Microstructure and properties of TiC ceramic powder on a cobalt-based alloy obtained via electromagnetic-assisted laser metal deposition

The crack sensitivity of laser metal ceramic deposition is an important factor restricting its development. In this paper, a TiC-reinforced cobalt-based alloy was deposited on 300M steel using electromagnetic-assisted laser metal deposition technology. The electromagnetic composite effect on the microstructure, mechanical properties, magnetic properties, wear resistance and crack sensitivity of the laser metal deposition layer was discussed. Under the action of an electromagnetic field, the size of the TiC decreased by 54.6% compared with that of the deposited layer without an electromagnetic field. The effect of the electromagnetic composite field can reach the bottom of the molten pool, thus refining the grain size at the bottom of the coating. This resulted in a 22% increase in the hardness of the deposition layer.
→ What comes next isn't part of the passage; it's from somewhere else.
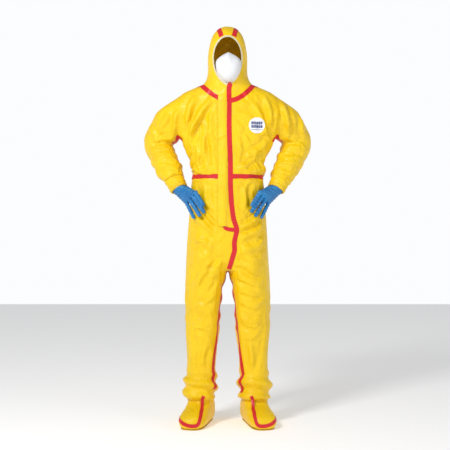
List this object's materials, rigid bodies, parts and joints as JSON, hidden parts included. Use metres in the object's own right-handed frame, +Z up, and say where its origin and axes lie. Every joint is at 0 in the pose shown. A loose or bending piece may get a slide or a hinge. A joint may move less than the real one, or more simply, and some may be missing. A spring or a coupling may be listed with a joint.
{
  "type": "chemical protective suit",
  "caption": "Hooded one-piece protective coverall with taped seams and attached boots, worn with gloves and a moulded dust mask, arms bent, hands on hips.",
  "frame": {"origin": "on the floor, under the middle of the whole", "axes": "+Z up, the wearer faces -Y, the wearer's left side is +X"},
  "size_m": [0.7984, 0.3387, 1.852],
  "materials": {
    "yellow_fabric": "coated nonwoven film, softly glossy",
    "red_tape": "welded seam tape, satin",
    "elastic": "ribbed elastic",
    "label": "printed transfer",
    "zipper_tape": "woven polyester",
    "zipper_teeth": "moulded",
    "zipper_metal": "worn nickel",
    "adhesive": "release liner",
    "mask": "moulded nonwoven felt",
    "blue_rubber": "smooth nitrile, satin",
    "sole": "slip-resistant coated fabric"
  },
  "bodies": {
    "torso": {"chest_panel_left": "yellow_fabric", "chest_panel_right": "yellow_fabric", "back_panel": "yellow_fabric", "hip_panel_left": "yellow_fabric", "hip_panel_right": "yellow_fabric", "seat_panel": "yellow_fabric", "waist_elastic": "elastic", "waist_seam_tape": "red_tape", "neck_seam_tape": "red_tape", "crotch_seam_tape": "red_tape", "chest_label": "label", "neck_collar": "yellow_fabric", "zipper_tapes": "zipper_tape", "zipper_teeth": "zipper_teeth", "zipper_bottom_stop": "zipper_metal", "flap_seam_tapes": "red_tape", "shoulder_fold_left": "yellow_fabric", "shoulder_fold_right": "yellow_fabric", "groin_fold_left": "yellow_fabric", "groin_fold_right": "yellow_fabric"},
    "flap": {"storm_flap": "yellow_fabric", "flap_adhesive_strip": "adhesive"},
    "slider": {"zipper_slider": "zipper_metal"},
    "pull": {"zipper_pull": "zipper_metal"},
    "hood": {"hood_panel_left": "yellow_fabric", "hood_panel_right": "yellow_fabric", "hood_centre_panel": "yellow_fabric", "hood_seam_tapes": "red_tape", "face_elastic": "elastic"},
    "dust_mask": {"mask_cup": "mask", "mask_straps": "elastic"},
    "upper_arm_left": {"upper_sleeve_left": "yellow_fabric", "elbow_fold_left": "yellow_fabric"},
    "forearm_left": {"forearm_sleeve_left": "yellow_fabric", "forearm_seam_tape_left": "red_tape", "cuff_elastic_left": "elastic"},
    "hand_left": {"glove_left": "blue_rubber"},
    "thigh_left": {"thigh_leg_left": "yellow_fabric", "thigh_inseam_tape_left": "red_tape", "knee_fold_left": "yellow_fabric"},
    "shin_left": {"shin_leg_left": "yellow_fabric", "shin_inseam_tape_left": "red_tape", "boot_left": "yellow_fabric", "boot_sole_left": "sole", "boot_seam_tapes_left": "red_tape"},
    "upper_arm_right": {"upper_sleeve_right": "yellow_fabric", "elbow_fold_right": "yellow_fabric"},
    "forearm_right": {"forearm_sleeve_right": "yellow_fabric", "forearm_seam_tape_right": "red_tape", "cuff_elastic_right": "elastic"},
    "hand_right": {"glove_right": "blue_rubber"},
    "thigh_right": {"thigh_leg_right": "yellow_fabric", "thigh_inseam_tape_right": "red_tape", "knee_fold_right": "yellow_fabric"},
    "shin_right": {"shin_leg_right": "yellow_fabric", "shin_inseam_tape_right": "red_tape", "boot_right": "yellow_fabric", "boot_sole_right": "sole", "boot_seam_tapes_right": "red_tape"}
  },
  "joints": [
    {"name": "storm_flap_hinge", "type": "hinge", "parent": "torso", "child": "flap", "pos_m": [0.0075, -0.09797, 1.21063], "axis": [0, 0.0599, 0.9982], "range_deg": [0, 130]},
    {"name": "zipper_slide", "type": "slide", "parent": "torso", "child": "slider", "axis": [0, -0.0599, -0.9982], "range_m": [0, 0.52], "deforming": ["zipper_teeth"]},
    {"name": "zipper_pull_swing", "type": "hinge", "parent": "slider", "child": "pull", "pos_m": [-0.014, -0.08334, 1.48941], "axis": [-1, 0, 0], "range_deg": [0, 7]},
    {"name": "hood_tilt", "type": "hinge", "parent": "torso", "child": "hood", "pos_m": [0, 0.036, 1.6], "axis": [1, 0, 0], "range_deg": [-12, 20], "deforming": ["neck_collar"]},
    {"name": "dust_mask_slide", "type": "slide", "parent": "hood", "child": "dust_mask", "axis": [0, -1, 0], "range_m": [0, 0.12]},
    {"name": "shoulder_left", "type": "hinge", "parent": "torso", "child": "upper_arm_left", "pos_m": [0.2, 0.026, 1.478], "axis": [0, -1, 0], "range_deg": [0, 50], "deforming": ["shoulder_fold_left"]},
    {"name": "elbow_left", "type": "hinge", "parent": "upper_arm_left", "child": "forearm_left", "pos_m": [0.335, 0.106, 1.325], "axis": [0.5838, -0.8065, 0.0934], "range_deg": [0, 75], "deforming": ["elbow_fold_left"]},
    {"name": "glove_slide_left", "type": "slide", "parent": "forearm_left", "child": "hand_left", "axis": [-0.3913, -0.3802, -0.838], "range_m": [0, 0.02]},
    {"name": "hip_left", "type": "hinge", "parent": "torso", "child": "thigh_left", "pos_m": [0.1, 0.021, 0.765], "axis": [-1, 0, 0], "range_deg": [-10, 40], "deforming": ["groin_fold_left"]},
    {"name": "knee_left", "type": "hinge", "parent": "thigh_left", "child": "shin_left", "pos_m": [0.115, 0.015, 0.49], "axis": [1, 0, 0], "range_deg": [0, 55], "deforming": ["knee_fold_left"]},
    {"name": "shoulder_right", "type": "hinge", "parent": "torso", "child": "upper_arm_right", "pos_m": [-0.2, 0.026, 1.478], "axis": [0, 1, 0], "range_deg": [0, 50], "deforming": ["shoulder_fold_right"]},
    {"name": "elbow_right", "type": "hinge", "parent": "upper_arm_right", "child": "forearm_right", "pos_m": [-0.335, 0.106, 1.325], "axis": [0.5838, 0.8065, -0.0934], "range_deg": [0, 75], "deforming": ["elbow_fold_right"]},
    {"name": "glove_slide_right", "type": "slide", "parent": "forearm_right", "child": "hand_right", "axis": [0.3913, -0.3802, -0.838], "range_m": [0, 0.02]},
    {"name": "hip_right", "type": "hinge", "parent": "torso", "child": "thigh_right", "pos_m": [-0.1, 0.021, 0.765], "axis": [-1, 0, 0], "range_deg": [-10, 40], "deforming": ["groin_fold_right"]},
    {"name": "knee_right", "type": "hinge", "parent": "thigh_right", "child": "shin_right", "pos_m": [-0.115, 0.015, 0.49], "axis": [1, 0, 0], "range_deg": [0, 55], "deforming": ["knee_fold_right"]}
  ]
}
The electromagnetic field effect reduces the elastic modulus of the deposition layer, thus improving the mechanical properties of the coatings. In addition, compared with that of the deposition layer without an external field, the wear of the deposition layer with an electromagnetic force is obviously reduced. With increasing electromagnetic parameters, the wear resistance of the deposit increased gradually, and the thermal expansion coefficient decreased significantly, which played an important role in improving the crack resistance and comprehensive properties of the deposition layer under extreme working conditions.